1.   -werf zn. 'keer'
Onl. warf 'keer' in Thes gesan er thri waruen anther erthen 'daarover bezon hij zich drie keer (geknield) op de grond' [1151-1200; Reimbibel]; mnl. warf, werf 'keer, maal, gelegenheid' in ses waruen int iaer 'zesmaal per jaar' [1236; VMNW], agte waruen 'acht maal', seuen warf 'zeven maal' [beide 1240; Bern.], hondertwerven 'honderd maal', tinwerf 'tien maal' [beide 1265-70; VMNW].
Ontstaan uit onl. *warf met klankovergang -a- > -e- voor -r- + labiaal als in nerf 1.
Os. hwarba (mnd. werf); ohd. -warb (mhd. warp); ofri. hwarf, hwerf 'keer, maal' (nfri. (Hindelopen) war); alle 'maal, keer', < pgm. *hwarba-.
Afleiding van de wortel van werven. De betekenisontwikkeling is identiek aan keer bij keren 'draaien'.

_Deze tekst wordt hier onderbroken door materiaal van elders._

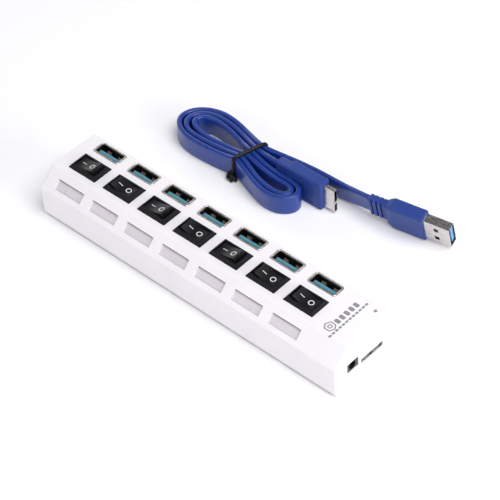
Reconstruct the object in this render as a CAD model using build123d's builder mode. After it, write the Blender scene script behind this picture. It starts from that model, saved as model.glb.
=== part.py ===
"""Seven-port USB 3 hub with a rocker switch for each port, and the flat lead that comes with it.

The origin is the middle of the hub's underside. +X runs along the hub to the end with the power
inlet, +Y to the back, where the sockets are, and +Z up. All sizes are in millimetres.
"""

import os
from math import cos, hypot, radians, sin

from build123d import *

os.makedirs("parts", exist_ok=True)

# ---- the case ----
hub_length = 160.0
hub_width = 33.0
hub_height = 22.0
wall = 1.6
edge_radius = 1.3
foot_gap = 0.6  # the case stands this far above the surface
seam_height = 14.79  # the cover meets the case along the foot of the sloped band
slope_top = (-8.86, hub_height)  # the sloped band's upper edge, as (y, z)
slope_foot = (-hub_width / 2, seam_height)
floor_top = foot_gap + wall
roof_under = hub_height - wall
inner_length = hub_length - 2 * wall
inner_half_width = hub_width / 2 - wall

# ---- what repeats along the hub ----
port_count = 7
port_pitch = 19.5
first_port_x = -65.75
port_xs = [first_port_x + n * port_pitch for n in range(port_count)]

# ---- circuit board ----
board_top = 7.5
board_thickness = 1.6
board_under = board_top - board_thickness
board_length = 155.6
board_width = 28.6

# ---- upright USB-A sockets ----
socket_y = 11.2
socket_inside = (12.5, 5.12)
socket_sheet = 0.3
lip_size = (14.3, 6.5)
lip_under = hub_height - 0.5
lip_top = hub_height + 0.25
lip_roll = 0.33
tongue_y = 10.55
tongue_size = (10.8, 1.65)
tongue_base_top = 10.5
tongue_top = hub_height - 1.0
finger_places = (-3.1, 3.1)

# ---- rocker switches ----
switch_y = -0.38
bezel_size = (15.0, 10.3)
bezel_rise = 1.5
bezel_slope = 33.7
bezel_softness = 0.15
housing_size = (13.0, 8.6)
housing_under = 10.6
pocket_size = (11.7, 6.7)
pocket_floor = 18.0
chamber_size = (10.4, 6.7)
chamber_floor = 12.4
pivot_z = 20.6
pivot_radius = 0.85
rocker_width = 6.3
rocker_tilt = 11.0  # each way from level
rocker_softness = 0.25
switched_on = (True, False, True, False, True, False, False)
terminal_offset = 3.4
terminal_size = (0.6, 2.0)

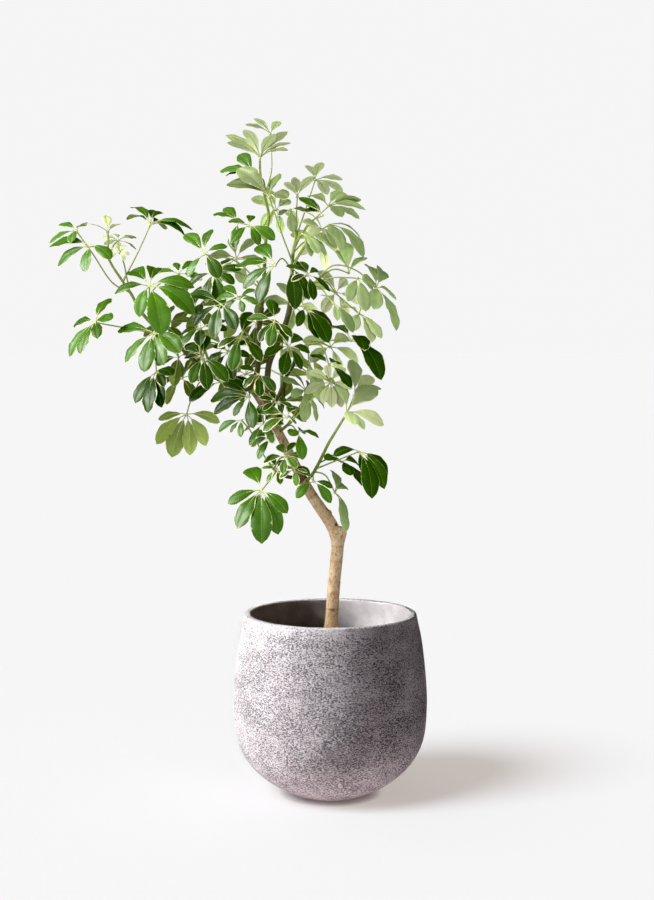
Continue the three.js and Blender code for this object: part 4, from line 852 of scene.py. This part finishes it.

In combinatie met hoofd- of rangtelwoorden was werf in het Middelnederlands het gewone woord in deze functie. De woorden maal 1 en vooral keer zijn in deze betekenis jonger en hebben werf uiteindelijk vrijwel volledig verdrongen. Werf is vooral nog bekend in enkele vaste verbindingen, bijv. (een) driewerf hoera. Het gebruik van de onverbogen vorm (drie werf in plaats van drie werven) is al Middelnederlands.